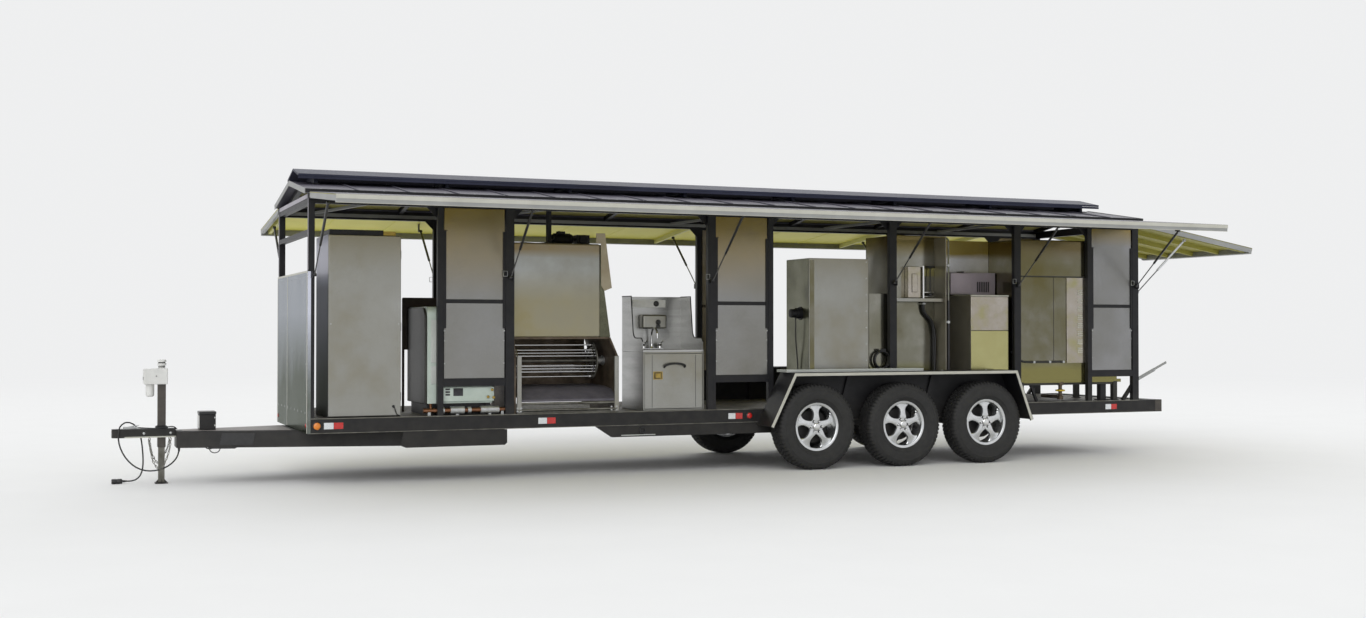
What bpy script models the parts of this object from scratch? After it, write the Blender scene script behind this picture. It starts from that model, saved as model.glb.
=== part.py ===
"""Open-sided kitchen trailer on three axles, with propped awnings.

Metres, +Z up, +X towards the rear, the near side at -Y, the ground at Z = 0.
Places along the trailer are measured from the front edge of the deck. Every
object hangs on one empty, which puts the middle of the whole outline at X = 0.
"""
from math import atan2, cos, hypot, pi, radians, sin, tan

import bmesh
import bpy
from mathutils import Matrix, Vector

# Clearances and laps shared by all pieces
GAP = 0.0003          # between pieces that touch
LAP = 0.008           # how far welded members run into each other
STEP = 0.0015         # faces that would be flush stay this far apart
OVERRUN = 0.02        # how far a cutter runs past the face it opens
WELD = 0.00001        # merge distance of a curve's caps

# Deck and rails
DECK_LENGTH = 8.37
RAIL_LENGTH = 8.66
HALF_WIDTH = 0.85
DECK_TOP = 0.556
DECK_THICK = 0.006
RAIL_HEIGHT = 0.123
RAIL_WIDTH = 0.05
CROSS_HEIGHT = 0.075
CROSS_WIDTH = 0.05
CROSS_COUNT = 13
BUMPER_WIDTH = 0.10
SUBRAIL_DEPTH = 0.099
SUBRAIL_START = 2.47
SUBRAIL_END = 4.20
SUBRAIL_SLANT = 0.15

# Tongue, coupler and jack
COUPLER_TIP = -1.45
COUPLER_REAR = -0.95
COUPLER_WIDTH = 0.10
COUPLER_LOW = 0.385
COUPLER_TOP = 0.457
BEAM_HEIGHT = 0.135
BEAM_WIDTH = 0.05
BEAM_REAR = 1.645
BEAM_FRONT_Y = 0.105
TONGUE_PLATE = 0.006
TONGUE_BOX_PLACE = -0.70
TONGUE_BOX_WIDTH = 0.13
TONGUE_BOX_HEIGHT = 0.155
JACK_PLACE = -1.06
JACK_TUBE = 0.064
JACK_LEG = 0.050
JACK_TUBE_LOW = 0.30
JACK_LEG_TOP = 0.56
JACK_HEAD_LOW = 0.823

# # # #

**THE TASK**: Quote exactly the stretch of lines above that starts at the first one and ends at the line with "with propped awnings.", and nothing beyond it.

**SOLUTION FOR THIS EXERCISE**:
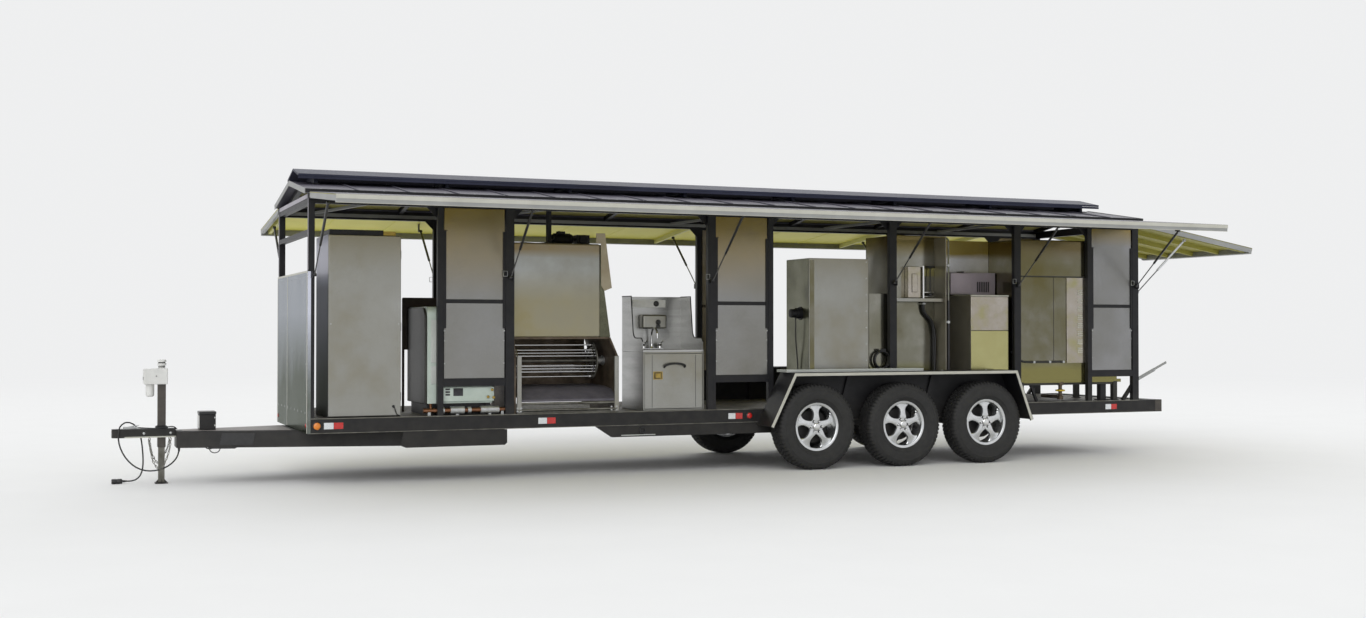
What bpy script models the parts of this object from scratch? After it, write the Blender scene script behind this picture. It starts from that model, saved as model.glb.
=== part.py ===
"""Open-sided kitchen trailer on three axles, with propped awnings.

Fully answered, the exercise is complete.